Exercise description:
Scan the entries below. List each line with "bends".

### Input records

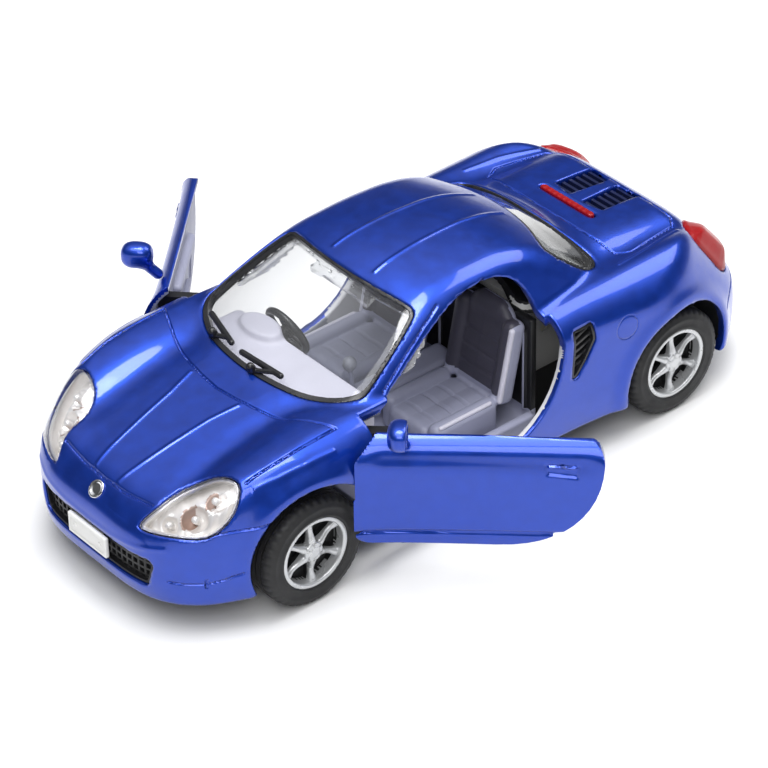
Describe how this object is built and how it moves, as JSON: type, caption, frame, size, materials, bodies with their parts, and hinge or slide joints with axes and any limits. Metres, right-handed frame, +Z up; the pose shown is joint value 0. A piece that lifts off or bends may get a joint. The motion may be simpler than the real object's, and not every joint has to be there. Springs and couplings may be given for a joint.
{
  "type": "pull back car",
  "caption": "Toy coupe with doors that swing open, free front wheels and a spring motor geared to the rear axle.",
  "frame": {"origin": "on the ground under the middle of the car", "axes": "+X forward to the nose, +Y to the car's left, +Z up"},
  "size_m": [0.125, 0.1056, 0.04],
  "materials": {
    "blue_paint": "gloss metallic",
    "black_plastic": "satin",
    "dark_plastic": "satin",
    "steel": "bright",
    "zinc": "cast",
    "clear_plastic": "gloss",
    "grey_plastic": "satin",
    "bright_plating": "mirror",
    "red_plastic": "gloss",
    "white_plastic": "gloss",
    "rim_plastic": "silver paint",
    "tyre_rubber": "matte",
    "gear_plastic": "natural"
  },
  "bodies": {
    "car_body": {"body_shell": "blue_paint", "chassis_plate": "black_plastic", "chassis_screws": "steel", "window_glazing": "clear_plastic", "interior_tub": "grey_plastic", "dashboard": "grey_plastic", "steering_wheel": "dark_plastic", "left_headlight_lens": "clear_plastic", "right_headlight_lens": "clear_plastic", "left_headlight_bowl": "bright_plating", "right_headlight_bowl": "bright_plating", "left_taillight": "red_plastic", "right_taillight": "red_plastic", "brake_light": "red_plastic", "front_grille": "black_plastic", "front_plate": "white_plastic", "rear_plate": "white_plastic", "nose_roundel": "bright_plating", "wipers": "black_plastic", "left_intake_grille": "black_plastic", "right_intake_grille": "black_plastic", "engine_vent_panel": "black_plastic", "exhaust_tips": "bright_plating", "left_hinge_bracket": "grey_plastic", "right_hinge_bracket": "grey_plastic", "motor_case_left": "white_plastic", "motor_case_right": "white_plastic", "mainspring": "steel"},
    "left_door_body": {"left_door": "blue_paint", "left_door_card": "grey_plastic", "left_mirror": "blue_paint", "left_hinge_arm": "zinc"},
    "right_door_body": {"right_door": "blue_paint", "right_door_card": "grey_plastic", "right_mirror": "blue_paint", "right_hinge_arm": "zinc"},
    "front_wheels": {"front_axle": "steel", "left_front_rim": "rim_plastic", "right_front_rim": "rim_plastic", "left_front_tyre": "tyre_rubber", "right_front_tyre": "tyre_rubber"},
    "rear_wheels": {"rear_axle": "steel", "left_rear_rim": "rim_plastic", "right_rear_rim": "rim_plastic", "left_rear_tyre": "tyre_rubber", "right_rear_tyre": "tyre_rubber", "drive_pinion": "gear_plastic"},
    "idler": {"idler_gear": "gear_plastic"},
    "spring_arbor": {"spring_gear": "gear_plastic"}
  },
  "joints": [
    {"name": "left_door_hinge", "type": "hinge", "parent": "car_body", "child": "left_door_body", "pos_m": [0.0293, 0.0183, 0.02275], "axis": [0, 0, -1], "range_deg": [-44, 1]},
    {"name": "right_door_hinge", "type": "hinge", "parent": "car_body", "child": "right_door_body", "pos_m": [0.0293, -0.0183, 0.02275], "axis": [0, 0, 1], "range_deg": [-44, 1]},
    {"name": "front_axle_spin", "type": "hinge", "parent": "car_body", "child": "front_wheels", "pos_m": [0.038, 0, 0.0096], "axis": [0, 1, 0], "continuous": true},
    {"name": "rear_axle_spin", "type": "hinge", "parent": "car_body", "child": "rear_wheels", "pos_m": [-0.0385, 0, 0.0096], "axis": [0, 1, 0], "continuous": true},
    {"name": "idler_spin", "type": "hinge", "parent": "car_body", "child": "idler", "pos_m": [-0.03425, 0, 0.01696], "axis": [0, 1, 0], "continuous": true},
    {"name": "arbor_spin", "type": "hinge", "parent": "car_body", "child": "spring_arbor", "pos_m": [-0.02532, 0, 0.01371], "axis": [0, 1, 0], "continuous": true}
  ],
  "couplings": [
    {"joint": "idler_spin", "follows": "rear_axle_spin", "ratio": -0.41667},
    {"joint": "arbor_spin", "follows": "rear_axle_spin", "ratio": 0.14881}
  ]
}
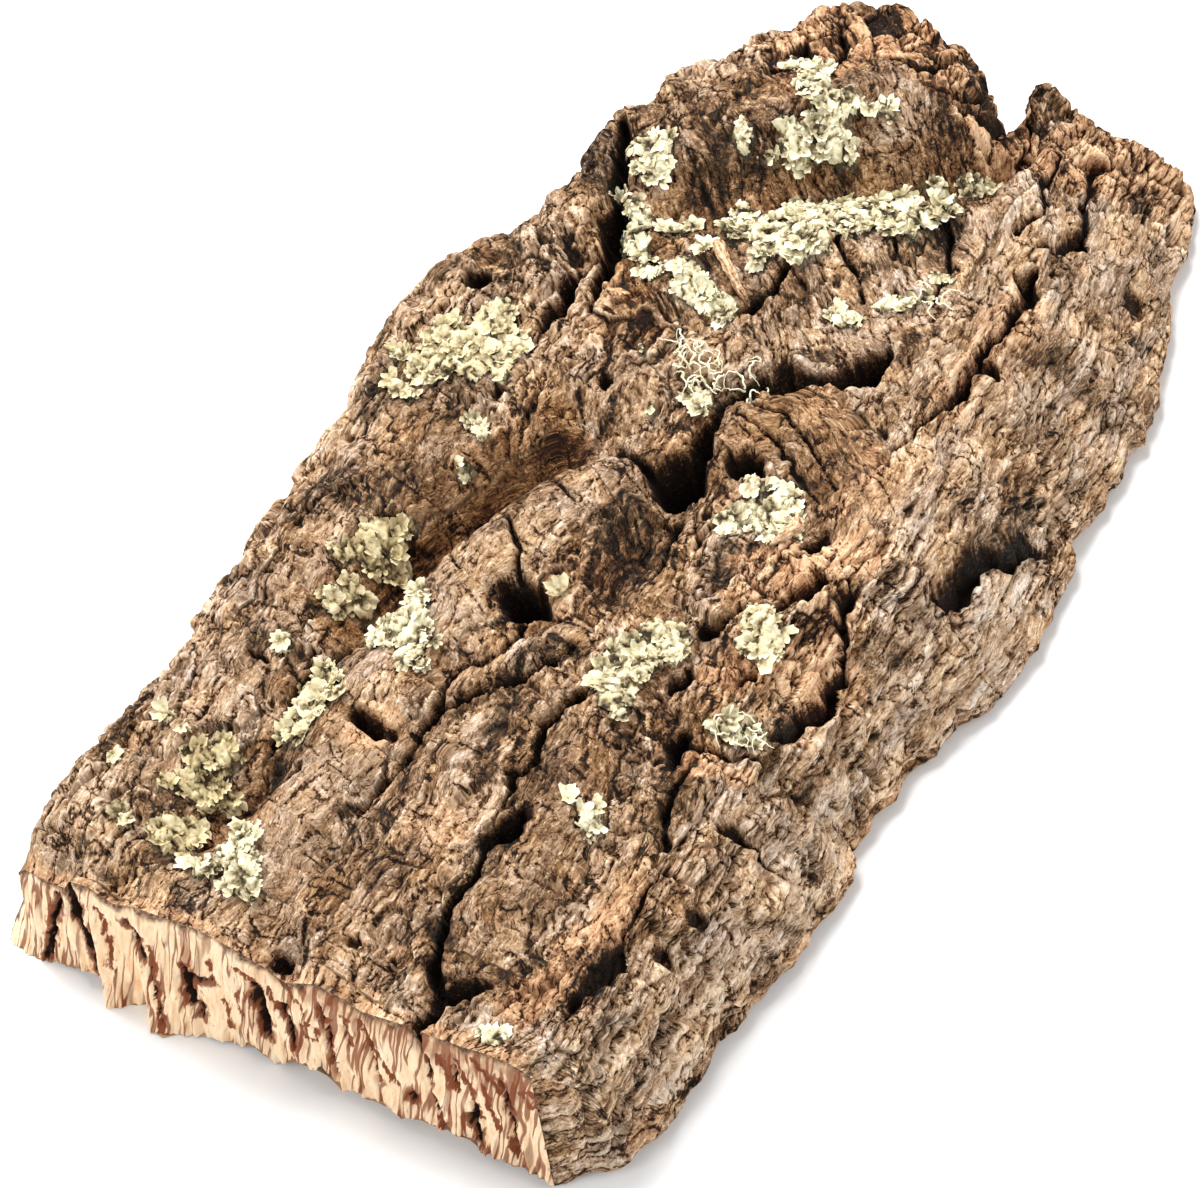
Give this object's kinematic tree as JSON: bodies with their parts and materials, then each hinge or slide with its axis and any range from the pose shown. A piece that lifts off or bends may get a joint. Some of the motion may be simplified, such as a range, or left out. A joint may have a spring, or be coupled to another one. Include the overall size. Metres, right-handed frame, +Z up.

######

Result for this exercise:
Describe how this object is built and how it moves, as JSON: type, caption, frame, size, materials, bodies with their parts, and hinge or slide joints with axes and any limits. Metres, right-handed frame, +Z up; the pose shown is joint value 0. A piece that lifts off or bends may get a joint. The motion may be simpler than the real object's, and not every joint has to be there. Springs and couplings may be given for a joint.
Give this object's kinematic tree as JSON: bodies with their parts and materials, then each hinge or slide with its axis and any range from the pose shown. A piece that lifts off or bends may get a joint. Some of the motion may be simplified, such as a range, or left out. A joint may have a spring, or be coupled to another one. Include the overall size. Metres, right-handed frame, +Z up.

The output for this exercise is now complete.